Les attitudes et les comportements des individus en rapport avec le choix d’un mode de transport ont généralement été analysés à travers le prisme de l’individu rationnel (homo economicus), capable de prendre en compte l’ensemble des coûts et avantages (d’ordre économique, mais aussi sur d’autres dimensions comme la praticité ou les effets sur le statut perçu) de toutes les alternatives et de sélectionner celle délivrant le bénéfice net le plus élevé. Néanmoins, ce modèle de comportement est de plus en plus contesté, notamment à cause de son caractère incomplet. En effet, tout en ayant permis des avancées remarquables, il a aussi occulté la prise en compte des biais cognitifs et comportementaux, permettant d’expliquer et de prédire des comportements qui semblent a priori irrationnels. En complément de l’approche purement rationnelle, s’est donc développé une approche plus comportementale basée sur l’homo heuristicus, qui reconnaît d’emblée l’existence de ces biais et de leurs conséquences susceptibles de générer des décisions parfois surprenantes, mais prévisibles.

L’un de ces biais, le biais de projection, décrit la tendance à laisser nos préférences du moment influencer au-delà de ce qui est raisonnable nos décisions qui pourtant se rapportent à des éléments du futur, sachant que ce futur est parfois complètement déconnecté ou indépendant de la situation présente. Par exemple, les individus seraient plus intéressés et plus susceptibles d’investir dans des panneaux solaires s’ils sont approchés durant une journée ensoleillée que lors d’une journée pluvieuse. En réalité, peu importe le temps qu’il fait au moment où les individus sont approchés, ce qui devrait a priori compter, c’est l’ensoleillement tout au long de l’année qui joue un rôle déterminant pour la rentabilité d’un tel investissement.
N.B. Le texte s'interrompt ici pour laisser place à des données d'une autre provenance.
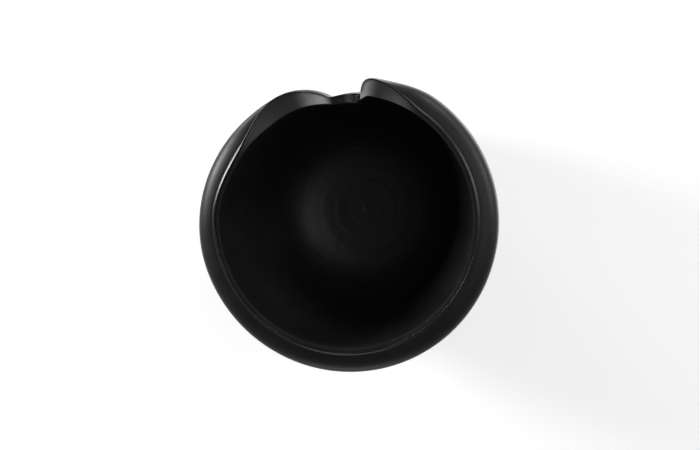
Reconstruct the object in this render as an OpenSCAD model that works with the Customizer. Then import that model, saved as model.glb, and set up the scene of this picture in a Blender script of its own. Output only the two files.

Ce biais décrit donc la tendance des individus à envisager que leurs préférences futures seront similaires à leurs préférences actuelles.

Lors d’une étude expérimentale réalisée à Montpellier en 2019 sur 218 individus, Sophie Clot, Gilles Grolleau et Lisette Ibanez ont voulu vérifier si les individus développaient des croyances plus favorables sur le potentiel écologique certains modes de transport alternatifs (e.g., marche à pied, vélo, transports en commun) et s’ils étaient plus susceptibles d’exprimer des intentions d’adoption de ces modes de transport plus élevées s’ils étaient sollicités par un jour de beau temps par opposition à un jour de mauvais temps. Les individus devaient répondre à des questions identiques en tous points sauf qu’une moitié de l’échantillon était approchée par beau temps et l’autre moitié par temps maussade. Les chercheurs précités ont trouvé que le fait de solliciter les individus par un jour de beau temps a un impact positif (i) sur leurs croyances que les modes de transport alternatifs contribuent à la protection de l’environnement et (ii) sur l’intention d’adopter ces modes de transport.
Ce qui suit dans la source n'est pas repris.